Your goal ▸
Only the lines from the start of the data through the one containing "obj.matrix_world = world" belong in your answer; return them exactly.

Information provided ▸
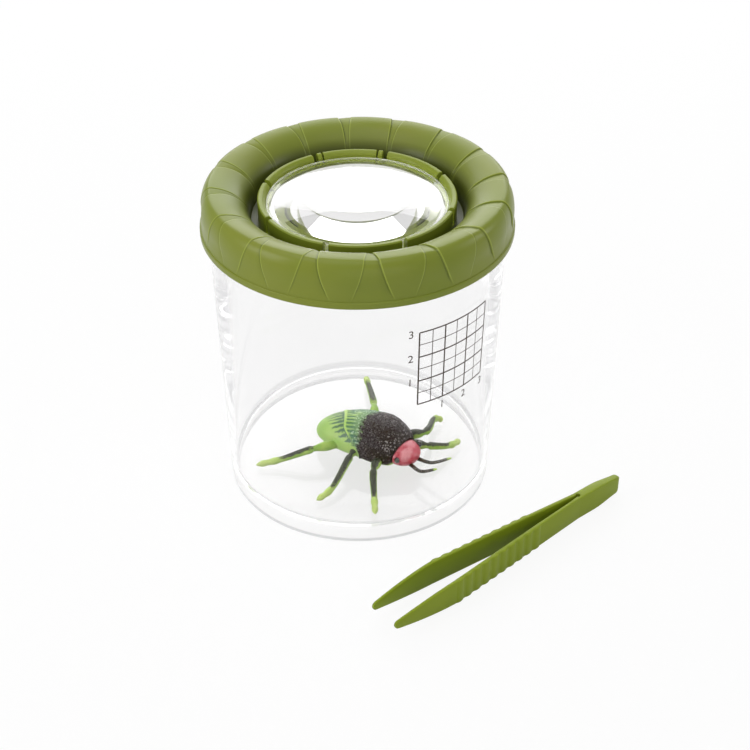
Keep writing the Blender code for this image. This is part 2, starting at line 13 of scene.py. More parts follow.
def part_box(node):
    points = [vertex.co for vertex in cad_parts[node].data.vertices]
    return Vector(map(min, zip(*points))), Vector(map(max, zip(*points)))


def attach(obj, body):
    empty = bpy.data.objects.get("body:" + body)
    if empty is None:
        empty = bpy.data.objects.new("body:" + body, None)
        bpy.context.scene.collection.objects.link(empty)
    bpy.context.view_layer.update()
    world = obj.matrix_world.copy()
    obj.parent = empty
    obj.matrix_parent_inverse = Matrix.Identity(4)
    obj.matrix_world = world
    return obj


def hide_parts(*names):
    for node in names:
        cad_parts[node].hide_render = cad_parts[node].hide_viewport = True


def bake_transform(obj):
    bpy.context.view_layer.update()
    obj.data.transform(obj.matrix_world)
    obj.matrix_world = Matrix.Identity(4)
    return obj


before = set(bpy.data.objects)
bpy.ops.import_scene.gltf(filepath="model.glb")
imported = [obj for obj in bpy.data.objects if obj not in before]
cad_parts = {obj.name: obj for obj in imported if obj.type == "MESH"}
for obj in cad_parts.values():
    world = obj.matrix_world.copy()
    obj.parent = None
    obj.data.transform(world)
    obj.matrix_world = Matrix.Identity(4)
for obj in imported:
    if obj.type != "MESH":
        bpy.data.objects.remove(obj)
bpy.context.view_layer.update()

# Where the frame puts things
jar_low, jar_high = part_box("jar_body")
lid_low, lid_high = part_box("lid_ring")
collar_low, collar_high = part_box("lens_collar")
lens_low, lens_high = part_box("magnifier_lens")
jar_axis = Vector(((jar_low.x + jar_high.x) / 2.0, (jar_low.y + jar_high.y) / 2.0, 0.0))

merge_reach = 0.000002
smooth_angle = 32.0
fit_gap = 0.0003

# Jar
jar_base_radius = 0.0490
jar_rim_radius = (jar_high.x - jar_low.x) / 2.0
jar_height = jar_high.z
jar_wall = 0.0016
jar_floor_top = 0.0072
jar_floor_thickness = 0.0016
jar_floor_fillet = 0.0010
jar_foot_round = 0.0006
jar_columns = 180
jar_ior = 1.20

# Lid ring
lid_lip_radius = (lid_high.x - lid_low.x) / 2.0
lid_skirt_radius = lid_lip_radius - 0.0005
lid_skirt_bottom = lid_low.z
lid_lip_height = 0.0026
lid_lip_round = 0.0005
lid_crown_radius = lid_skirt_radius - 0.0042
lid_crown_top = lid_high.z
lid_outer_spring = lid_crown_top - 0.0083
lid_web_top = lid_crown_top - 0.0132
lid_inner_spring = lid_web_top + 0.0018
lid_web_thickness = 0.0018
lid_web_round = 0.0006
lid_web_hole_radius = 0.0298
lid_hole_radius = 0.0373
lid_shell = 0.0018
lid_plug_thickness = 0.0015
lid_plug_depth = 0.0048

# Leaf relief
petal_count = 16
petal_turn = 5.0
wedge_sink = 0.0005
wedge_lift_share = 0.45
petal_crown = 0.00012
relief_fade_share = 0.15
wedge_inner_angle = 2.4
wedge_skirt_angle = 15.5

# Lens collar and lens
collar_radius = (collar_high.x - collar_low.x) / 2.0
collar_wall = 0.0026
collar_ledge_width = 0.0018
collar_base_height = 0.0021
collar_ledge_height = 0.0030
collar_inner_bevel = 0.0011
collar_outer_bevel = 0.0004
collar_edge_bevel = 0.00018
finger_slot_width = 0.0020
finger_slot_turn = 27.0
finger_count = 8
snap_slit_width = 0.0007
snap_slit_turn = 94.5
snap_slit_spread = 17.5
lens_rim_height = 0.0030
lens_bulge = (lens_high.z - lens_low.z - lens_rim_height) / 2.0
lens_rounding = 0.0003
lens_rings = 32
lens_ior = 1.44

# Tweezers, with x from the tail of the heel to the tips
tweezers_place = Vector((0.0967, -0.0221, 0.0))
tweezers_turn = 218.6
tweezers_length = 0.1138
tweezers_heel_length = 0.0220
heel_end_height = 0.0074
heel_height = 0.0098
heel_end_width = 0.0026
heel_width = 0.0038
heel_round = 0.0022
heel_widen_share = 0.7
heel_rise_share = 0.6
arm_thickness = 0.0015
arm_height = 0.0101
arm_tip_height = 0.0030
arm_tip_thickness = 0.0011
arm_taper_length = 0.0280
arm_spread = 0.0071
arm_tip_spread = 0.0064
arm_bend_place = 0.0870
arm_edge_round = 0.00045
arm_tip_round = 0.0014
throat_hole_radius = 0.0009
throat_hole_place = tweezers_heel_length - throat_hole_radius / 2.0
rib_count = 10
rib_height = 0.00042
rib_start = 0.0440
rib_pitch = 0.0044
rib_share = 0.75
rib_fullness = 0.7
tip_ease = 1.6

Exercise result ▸
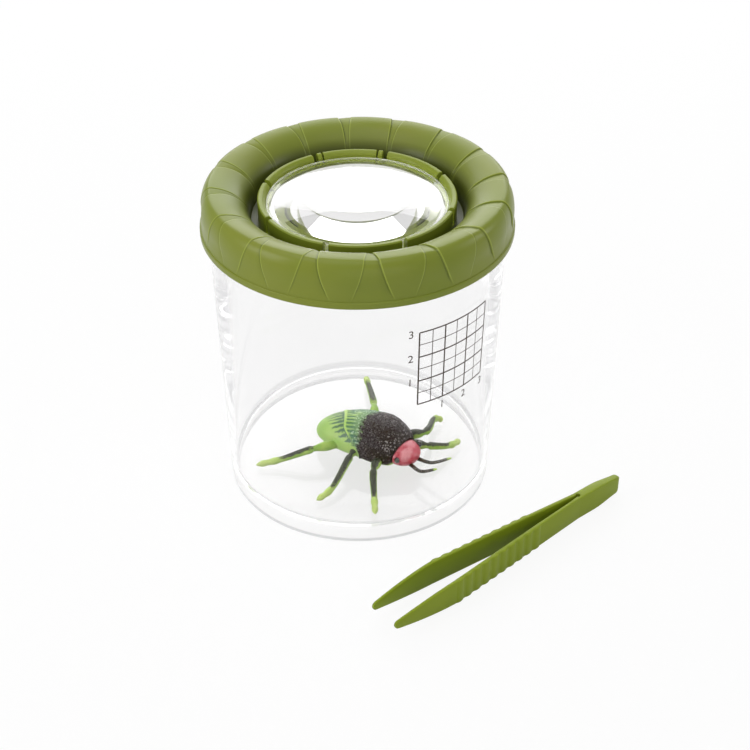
Keep writing the Blender code for this image. This is part 2, starting at line 13 of scene.py. More parts follow.
def part_box(node):
    points = [vertex.co for vertex in cad_parts[node].data.vertices]
    return Vector(map(min, zip(*points))), Vector(map(max, zip(*points)))


def attach(obj, body):
    empty = bpy.data.objects.get("body:" + body)
    if empty is None:
        empty = bpy.data.objects.new("body:" + body, None)
        bpy.context.scene.collection.objects.link(empty)
    bpy.context.view_layer.update()
    world = obj.matrix_world.copy()
    obj.parent = empty
    obj.matrix_parent_inverse = Matrix.Identity(4)
    obj.matrix_world = world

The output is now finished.